>>>>>

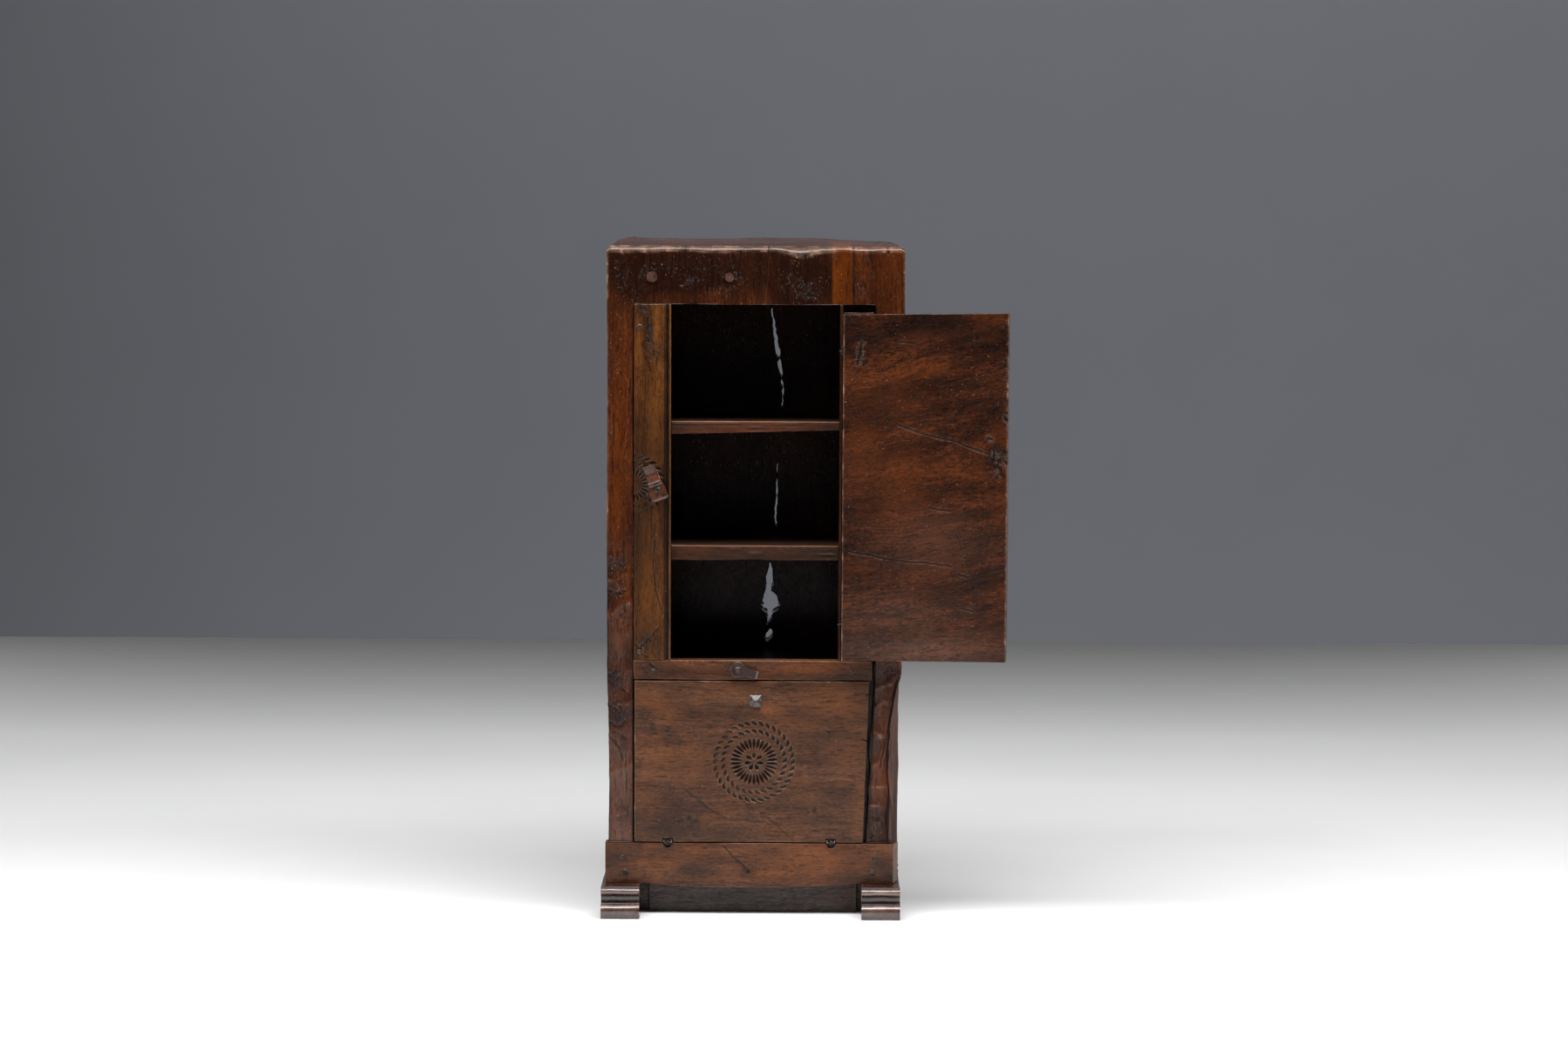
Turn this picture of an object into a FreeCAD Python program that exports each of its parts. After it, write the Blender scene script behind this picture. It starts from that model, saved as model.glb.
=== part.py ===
import FreeCAD, Part
import math
import os
import re

import Sketcher

V = FreeCAD.Vector

# A rustic one-door cupboard, hewn from one hollowed trunk.
# Lengths are millimetres and angles are degrees. X runs to the right as a person faces the
# cupboard, Y towards its back and Z up from the floor. X starts at the middle of the carcase,
# and Y at the middle of the base board's thickness, which is the frame's origin.

SIZES = {
    # hewn trunk: closed at its head and foot, hollowed out from the front
    "carcase_width": 548,
    "carcase_depth": 355,
    "carcase_front_height": 1175,
    "crown_rise": 14,
    "head_height": 107.5,
    "left_stile_width": 51.5,
    "right_stile_top_width": 56.5,
    "right_stile_middle_width": 52,
    "right_stile_foot_width": 67,
    "shoulder_width": 17.5,
    "rebate_depth": 25,
    "hollow_depth": 290,
    "hollow_floor_drop": 5,
    "hollow_corner_radius": 30,
    "back_corner_radius": 45,
    "front_arris_radius": 5,
    "worn_corner_radius": 11,
    # runners under the trunk, base board between them, dowels that pin them
    "foot_height": 60,
    "foot_width": 71.5,
    "left_foot_overhang": 6.5,
    "right_foot_inset": 3,
    "toe_reach": 45,
    "toe_sole_setback": 4,
    "toe_flat_height": 7,
    "toe_swell_radius": 13,
    "toe_swell_top": 27,
    "toe_swell_setback": 2,
    "toe_neck_setback": 13,
    "cove_radius": 12,
    "cove_top": 44,
    "bead_setback": 11,
    "bead_radius": 6,
    "bead_top": 55,
    "dowel_radius": 8,
    "dowel_length": 70,
    "dowel_end_inset": 95,
    "base_board_setback": 30,
    "base_board_thickness": 20,
    "left_shoulder_gap": 16,
    "right_shoulder_gap": 8,
    "tongue_setback": 8,
    "tongue_thickness": 8,
    "tongue_reach": 12,
    # rails across the front
    "bottom_rail_height": 75,
    "bottom_rail_belly": 8,
    "bottom_rail_short_end": 6,
    "middle_rail_height": 36,
    "middle_rail_short_end": 5.5,
    "rail_arris_radius": 1.5,
    # fixed boards on both sides of the door
    "mouth_half_width": 154,
    "left_board_gap": 0.5,
    "right_board_gap": 2.5,
    "board_notch_inset": 6,
    "board_notch_height": 13,
    "board_bead_width": 4.5,
    "board_bead_radius": 1.5,
    "quirk_width": 3,
    "quirk_depth": 2.5,
    "scribed_line_inset": 10.5,
    "scribed_line_width": 1.5,
    "scribed_line_depth": 1.5,
    # shelves, the floor of the upper part, and the bearers under them
    "upper_shelf_place_share": 0.673,
    "upper_shelf_thick_end": 25,
    "upper_shelf_thin_end": 15.5,
    "lower_shelf_place_share": 0.322,
    "lower_shelf_thickness": 27,
    "middle_floor_drop": 11,
    "middle_floor_thickness": 20,
    "shelf_setback": 23,
    "shelf_side_gap": 0.5,
    "shelf_back_gap": 1,
    "shelf_arris_radius": 2,
    "bearer_width": 20,
    "bearer_height": 22,
    "bearer_setback": 45,
    "bearer_back_gap": 35,
    "bearer_nail_inset": 35,
    # plank door, hung at its right edge
    "door_thickness": 22,
    "door_arris_radius": 1.5,
    "door_rise": 5,
    "door_bottom_gap": 4.5,
    "door_top_gap": 10.5,
    "door_hinge_gap": 2.5,
    "door_free_gap": 3.5,
    "door_axis_inset": 6,
    "door_axis_proud": 5,
    "door_open_angle": 170,
    "door_upper_eye_inset": 67.5,
    "door_lower_eye_inset": 63.5,
    # flap, hung at its lower edge
    "flap_height": 300,
    "flap_thickness": 24.5,
    "flap_arris_radius": 1.2,
    "flap_bottom_gap": 2,
    "flap_top_gap": 2.5,
    "flap_left_gap": 2,
    "flap_right_top_gap": 10.5,
    "flap_right_foot_gap": 5,
    "flap_axis_proud": 1.5,
    "flap_left_eye_inset": 62,
    "flap_right_eye_inset": 59,
    # linked eyes bent from iron wire
    "wire_radius": 1.75,
    "link_gap": 0.3,
    "eye_shank_radius": 2.4,
    "eye_shank_length": 26,
    "eye_leg_spread": 7,
    "eye_leg_length": 22,
    "eye_recess_gap": 2.4,
    "eye_recess_length": 20,
    # wooden turn-button on the left board
    "button_inset": 24.2,
    "button_below_middle": 11.7,
    "button_tilt": 20,
    "button_reach": 47.5,
    "button_heel": 21,
    "button_tip_width": 20.5,
    "button_waist_width": 25,
    "button_heel_width": 31,
    "button_plate": 9,
    "button_step_height": 10.5,
    "button_crest_height": 14.5,
    "button_crest": 17,
    "button_saddle_height": 30,
    "button_saddle": 12.5,
    "button_tip": 15,
    "button_bevel": 3.5,
    # wooden latch on the middle rail
    "latch_across": 30,
    "latch_drop": 17,
    "latch_head_radius": 15,
    "latch_shoulder": 15,
    "latch_neck_width": 17.5,
    "latch_tip_width": 14.5,
    "latch_reach": 39.5,
    "latch_thickness": 7,
    "latch_bevel": 3,
    "latch_turned_aside": 75,
    # nails on which the turn-button and the latch turn
    "seat_gap": 0.4,
    "pivot_radius": 2.5,
    "pivot_clearance": 0.08,
    "pivot_bite": 20,
    "pivot_head_gap": 0.35,
    "pivot_head_radius": 6,
    "pivot_head_height": 3,
    # square stud by which the flap is pulled
    "stud_across": 3,
    "stud_drop": 36.5,
    "stud_width": 22,
    "stud_rim": 2.5,
    "stud_point": 9,
    "stud_tip_width": 2,
    "stud_shank_radius": 3.5,
    "stud_shank_length": 17,
    # wooden pegs in the head
    "left_peg_inset": 85,
    "right_peg_inset": 226,
    "peg_drop": 57.5,
    "left_peg_radius": 10,
    "right_peg_radius": 8.2,
    "peg_length": 60,
    "peg_proud": 1.5,
    # forged nails
    "nail_fit": 0.05,
    "nail_radius": 2,
    "nail_head_radius": 4.5,
    "nail_head_height": 1.6,
    "board_nail_foot_inset": 14.5,
    "board_nail_head_inset": 40,
    "board_nail_length": 55,
    "rail_nail_inset": 37,
    "rail_nail_length": 60,
    "bearer_nail_length": 45,
    "spike_radius": 3,
    "spike_head_radius": 6,
    "spike_length": 75,
    "left_spike_inset": 33.5,
    "right_spike_inset": 43,
    "spike_stagger": 4.5,
    "upper_spike_drop": 29,
    "lower_spike_drop": 54.5,
    # one overrun for every cut that runs out of its piece
    "overrun": 1,
}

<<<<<

**SET TASK**
Quote exactly the opening line of the material above and every line after it, up to and including the line that contains "# and Y at the".

**RESPONSE TO THIS TASK**
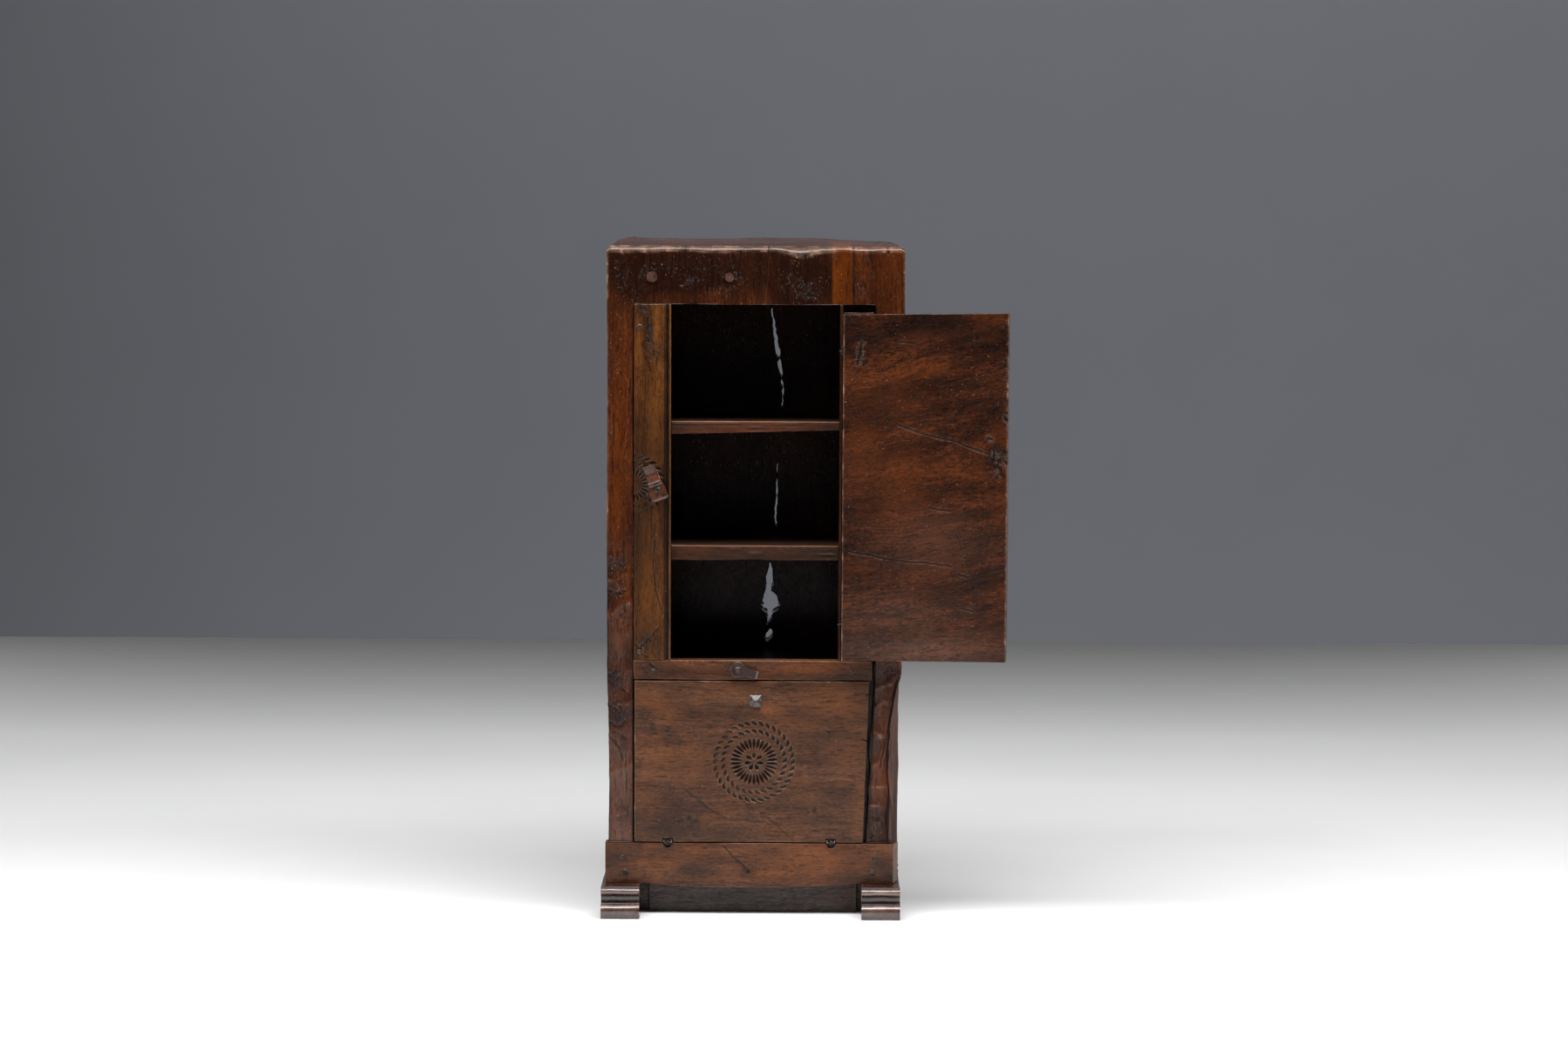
Turn this picture of an object into a FreeCAD Python program that exports each of its parts. After it, write the Blender scene script behind this picture. It starts from that model, saved as model.glb.
=== part.py ===
import FreeCAD, Part
import math
import os
import re

import Sketcher

V = FreeCAD.Vector

# A rustic one-door cupboard, hewn from one hollowed trunk.
# Lengths are millimetres and angles are degrees. X runs to the right as a person faces the
# cupboard, Y towards its back and Z up from the floor. X starts at the middle of the carcase,
# and Y at the middle of the base board's thickness, which is the frame's origin.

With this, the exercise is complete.